The two largest remaining private mortgage insurers took actions that at least give them a chance at a future, while for a third company its dim outlook for staying in this business got even darker.
That last company is Old Republic International Corp., Chicago, which had been publicly harboring dreams of returning to the private mortgage insurance business, but had been unable to obtain a waiver from its regulator in North Carolina nor agreements with Fannie Mae and Freddie Mac. Its lead subsidiary, Republic Mortgage Insurance Co., in runoff since September, has received a supervisory order from the North Carolina Department of Insurance.
RMIC can now only pay $0.50 on each dollar of claims it receives. The remaining 50% is to be included in RMIC's statutory capital to be paid at a future date as and when funds are available.
Rob Smith, vice president and head of mortgage analytics at zIngenuity, a boutique consulting firm for lenders regarding mortgage and mortgage insurance issues, commented, “Under the order of supervision the activities of RMIC are greatly restricted to focusing on maximizing payouts to policyholders, and highly controlled by the supervisor that was appointed by the NCDOI.
“This in and of itself will restrict ORI's access to the infrastructure necessary to operate a new mortgage insurer (e.g., computer systems, personnel). Additionally, in runoff RMIC will be reducing/eliminating any functions not necessary for servicing claims, such as any functions related to generating new business, if they have not already done so.
“Thus, unless ORI is willing to add capital to RMIC in order to correct its capital shortfall, the operations of RMIC are not going to provide a platform for ORI to start up a new mortgage insurer, and they will essentially be starting from scratch.”
But ORI is not willing to put more money into RMIC, its fourth-quarter earnings release stated. It said its losses are limited to its $40.5 million investment in the unit as of Dec. 31, 2011.
ORI said any possibility of getting back into the business were dependent on the future structure of the secondary market and “the establishment of industrywide risk management disciplines that address the long term catastrophe exposures of those financial guarantees.”
RMIC lost $163 million for the fourth quarter and $678 million for the year, 48% worse and 160% worse than the same periods one year ago, as claims costs intensified throughout the year.
As for the companies which have made moves aimed at survival, MGIC Investment Corp., Milwaukee, said it has been successful in obtaining a waiver and approvals from the Commissioner of Insurance for Wisconsin, Fannie Mae and Freddie Mac that will allow it to continue writing new business through Mortgage Guaranty Insurance Corp., or a separately capitalized subsidiary, MGIC Indemnity Corp.
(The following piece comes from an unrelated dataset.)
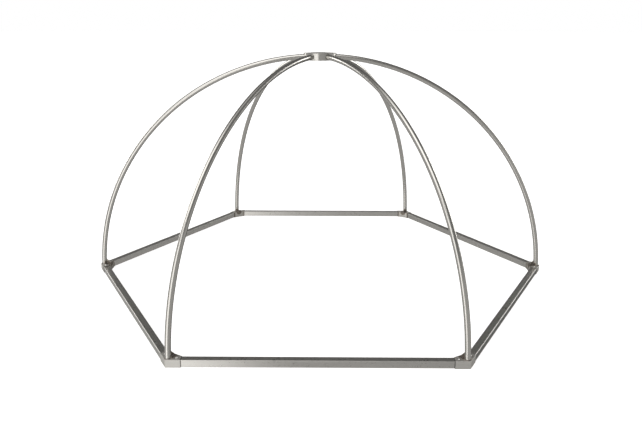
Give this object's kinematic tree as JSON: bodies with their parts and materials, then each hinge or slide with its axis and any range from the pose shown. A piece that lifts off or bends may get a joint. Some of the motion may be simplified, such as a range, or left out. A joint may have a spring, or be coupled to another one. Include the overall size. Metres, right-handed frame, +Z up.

The waiver now expires on Dec. 31, 2013. MGIC is also required to contribute $200 million in capital to MIC by the end of this month as part of the waiver.
At the end of December, the parent company contributed $200 million in capital to the mortgage insurance subsidiary, which brought it into compliance with Wisconsin's minimum policyholder position standards. At that time, while the company said there was no need to use MIC or the waiver to write new business, it expected MGIC's capital to diminish in 2012 and thereafter.
MGIC's risk to capital ratio as of Dec. 31, 2011 was 20.3-to-1 and its policyholder position exceeded the minimum required by $185 million.
The company made the announcement in its yearend earnings release, where it revealed it lost $135 million for the fourth quarter and $486 million for the full year 2011, compared with losses of $187 million and $364 million for the same period one year earlier.
Radian Group Inc., Philadelphia, has entered into a series of transactions with Assured Guaranty Ltd., Hamilton, Bermuda, which will eventually add $100 million to its mortgage insurance subsidiary's statutory capital.
The deal includes Radian Asset Assurance ceding back nearly $13 million of risk to Assured Guaranty, for which Radian will pay Assured $86 million.
Assured will also reinsure for RAA almost $2 billion of public finance business for a payment of $22 million.
Finally, the parties entered into an agreement for Radian Group to sell Municipal and Infrastructure Assurance Corp. to Assured for $91 million. MIAC is a financial guaranty shell that Radian purchased in June 2011 for $82 million.
The transactions are expected to increase RAA's, and thus Radian Guaranty's, statutory capital by $100 million.